The drama started at about 5pm on Tuesday when seminary teacher Noel Kafera, using bursar Father Augustine Kaliu’s car, inexplicably skidded from a dirt road and plunged into one of the twin dams serving the seminary and surrounding villages with potable water.

Onlookers thronged the scene to witness the rescue
Onlookers thronged the scene to witness the rescue

Some women who saw the vehicle coasting in the water for some distance, before it sank almost in the middle of the dam, mourned, as a sombre atmosphere engulfed the rural community over the incident.

Other people who had identified the sunken vehicle spread the rumour that the well-known bursar, himself, had drowned. Yet others, who had closely identified the driver before the accident, said the man who had gone under was Kafera.

Seminary officials quickly notified the Malawi Police Service (MPS) at Mlare and, later, at the police headquarters in Area 30 in Lilongwe. Word was later spread to, among others, the MDF’s Kamuzu Barracks in Lilongwe.

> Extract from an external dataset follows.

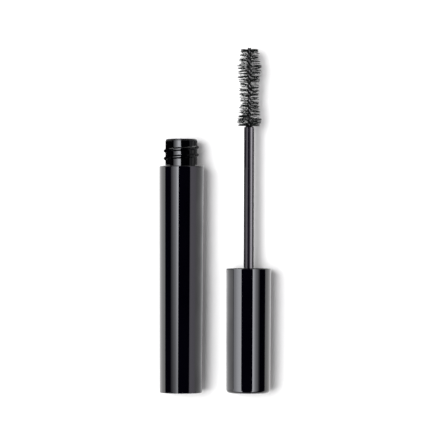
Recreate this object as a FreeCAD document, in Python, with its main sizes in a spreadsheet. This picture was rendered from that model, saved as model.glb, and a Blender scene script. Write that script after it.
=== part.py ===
import FreeCAD, Part

import math
import os

import Sketcher

# A mascara tube and its applicator, lying side by side on a table, with the applicator taken out.
# Millimetres. +Y runs along the tube from its base to its neck, +X from the tube to the applicator
# and +Z up from the table. The origin is the centre of the tube's base.

SIZES = {
    # the tube's outside
    "sleeve_length": 83.8,
    "sleeve_base_radius": 7.9,
    "sleeve_top_radius": 8.3,
    "sleeve_wall": 0.9,
    "sleeve_edge_round": 0.25,
    "shoulder_thickness": 0.9,
    "shoulder_hole_gap": 0.05,
    # the plug that closes the sleeve, and the label in it
    "plug_radius": 7.1,
    "plug_thickness": 0.9,
    "label_radius": 5.5,
    "label_thickness": 0.1,
    # the bottle, its neck and thread
    "bottle_gap": 0.1,
    "bottle_wall": 0.9,
    "bottle_floor_thickness": 0.7,
    "neck_radius": 5.9,
    "neck_rim_height": 93.1,
    "neck_bore_radius": 4.8,
    "neck_shoulder_slope": 1.6,
    "thread_crest_radius": 6.5,
    "thread_pitch": 2.8,
    "thread_foot_width": 1.15,
    "thread_crest_width": 0.45,
    "thread_front_height": 89.8,
    "thread_sunk": 0.25,
    # the wiper
    "wiper_top": 93.8,
    "wiper_flange_radius": 5.75,
    "wiper_edge_round": 0.45,
    "wiper_bore_radius": 4.2,
    "wiper_skirt_bottom": 84.5,
    "wiper_lip_height": 79.5,
    "wiper_lip_radius": 2.1,
    "wiper_lip_wall": 0.4,
    # the paste in the bottle
    "paste_top": 72.0,
    "paste_channel_radius": 4.7,
    "paste_floor_thickness": 0.7,
    "paste_gap": 0.02,
    # the cap
    "axis_spacing": 25.0,
    "closing_gap": 0.15,
    "cap_length": 46.0,
    "cap_end_radius": 8.15,
    "cap_mouth_radius": 8.3,
    "cap_wall": 0.8,
    "cap_end_thickness": 1.2,
    "cap_end_round": 1.3,
    "cap_mouth_round": 0.2,
    # the threaded liner inside the cap
    "liner_radius": 7.42,
    "liner_recess": 0.3,
    "liner_thread_radius": 6.65,
    "liner_thread_crest": 6.1,
    "liner_thread_first": 44.35,
    "liner_thread_last": 40.6,
    "liner_lead_in": 0.35,
    "liner_wall_outer": 35.45,
    "liner_wall_inner": 34.0,
    "liner_socket_end": 26.0,
    "liner_socket_radius": 3.2,
    "seal_thickness": 0.6,
    "seal_hole_radius": 2.6,
    "seal_gap": 0.05,
    "weight_radius": 7.2,
    "weight_length": 8.5,
    # the rod
    "rod_radius": 1.85,
    "rod_tip": 98.3,
    "rod_collar_radius": 2.4,
    "rod_collar_length": 0.6,
    "rod_tail_radius": 1.6,
    "rod_wire_bore_radius": 0.7,
    "rod_wire_bore_depth": 8.0,
    "rod_tip_round": 0.25,
    # the brush
    "strand_radius": 0.32,
    "strand_offset": 0.33,
    "strand_pitch": 3.6,
    "strand_end_gap": 0.02,
    "wire_tip": 127.35,
    "root_paste_inner": 0.72,
    "root_paste_outer": 1.2,
    "brush_start": 98.5,
    "brush_end": 127.0,
}

# The hourglass of the brush: how far along it, as a share of its length, and the radius there.
BRUSH_OUTLINE = (
    (0.0, 3.9),
    (0.08, 4.5),
    (0.2, 3.8),
    (0.3, 3.35),
    (0.5, 3.3),
    (0.6, 3.8),
    (0.74, 4.5),
    (0.78, 4.6),
    (0.85, 3.95),
    (0.92, 3.6),
    (1.0, 3.25),
)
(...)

Colonel Richard Zawanda, the Kamuzu Barracks-based officer in charge of MDF vehicle workshops, said when an initial assessment was done of the emergency, MDF decided to summon six divers, to locate the under-water vehicle. It also deployed a heavy-duty crane that was to haul the vehicle out of the dam.

The divers were from the MDF’s Marine Unit in Monkey Bay and the crane was from the MDF’s Engineering Division in Kasungu. What impressed most people was that although the technical assistance was deployed from distant places, the military boots and equipment were at the ready, at Mlare, in a short time.

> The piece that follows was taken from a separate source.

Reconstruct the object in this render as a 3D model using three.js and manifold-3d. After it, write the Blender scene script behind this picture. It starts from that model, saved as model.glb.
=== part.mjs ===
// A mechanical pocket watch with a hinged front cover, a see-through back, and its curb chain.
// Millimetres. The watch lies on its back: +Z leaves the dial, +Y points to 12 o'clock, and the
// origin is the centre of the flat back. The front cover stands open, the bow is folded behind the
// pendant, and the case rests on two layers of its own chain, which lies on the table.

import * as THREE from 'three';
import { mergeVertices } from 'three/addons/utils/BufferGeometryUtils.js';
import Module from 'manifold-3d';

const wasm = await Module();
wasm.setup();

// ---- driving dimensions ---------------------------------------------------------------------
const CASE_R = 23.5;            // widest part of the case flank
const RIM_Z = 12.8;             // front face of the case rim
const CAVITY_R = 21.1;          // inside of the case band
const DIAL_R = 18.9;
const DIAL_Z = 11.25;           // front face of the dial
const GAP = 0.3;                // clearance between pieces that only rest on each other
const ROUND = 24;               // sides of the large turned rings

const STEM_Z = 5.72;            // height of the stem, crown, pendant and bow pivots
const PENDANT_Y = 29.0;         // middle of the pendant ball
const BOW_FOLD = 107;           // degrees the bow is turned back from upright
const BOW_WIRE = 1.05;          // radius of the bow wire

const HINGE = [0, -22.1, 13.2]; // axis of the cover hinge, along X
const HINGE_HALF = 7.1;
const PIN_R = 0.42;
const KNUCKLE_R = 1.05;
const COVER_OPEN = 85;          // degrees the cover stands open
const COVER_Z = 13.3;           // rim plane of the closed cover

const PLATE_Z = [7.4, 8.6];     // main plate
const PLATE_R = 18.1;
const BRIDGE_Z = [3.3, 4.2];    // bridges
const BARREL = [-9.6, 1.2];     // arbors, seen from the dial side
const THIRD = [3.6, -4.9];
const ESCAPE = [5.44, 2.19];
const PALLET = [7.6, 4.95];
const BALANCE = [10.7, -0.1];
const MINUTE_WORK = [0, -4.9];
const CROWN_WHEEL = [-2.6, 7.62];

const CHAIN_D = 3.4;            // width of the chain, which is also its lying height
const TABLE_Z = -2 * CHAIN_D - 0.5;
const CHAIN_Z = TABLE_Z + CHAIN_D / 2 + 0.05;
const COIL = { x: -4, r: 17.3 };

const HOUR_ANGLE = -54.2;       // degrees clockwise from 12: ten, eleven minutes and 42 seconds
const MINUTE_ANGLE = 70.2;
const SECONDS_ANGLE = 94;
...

The rescue efforts on Tuesday night went on until after midnight, as some local fishermen, two Lilongwe Golf Club volunteers and deputy director responsible for maritime safety Lloyd Saidi Banda traced where the vehicle had sank and they started pulling it to the shore.

“Among the several people who also plunged in and out of the muddy water, in the rescue operation, were MDF’s Colonel Zawanda and senior police officer Chalera,” recalls Banda, who had travelled from his Monkey Bay base in response to the emergency, which was making rounds on social media groups dealing with emergencies.

“But when we made a forced entry into the car, we were surprised that there was no driver’s body in there,” he added.

It was later established that Kafera had—somehow—survived the accident when he telephoned his young brother, Humphreys, to announce the news and to ask the relative to alert their parents at Namitete to the fact that he would be heading to the village to recover from his trauma from the incident.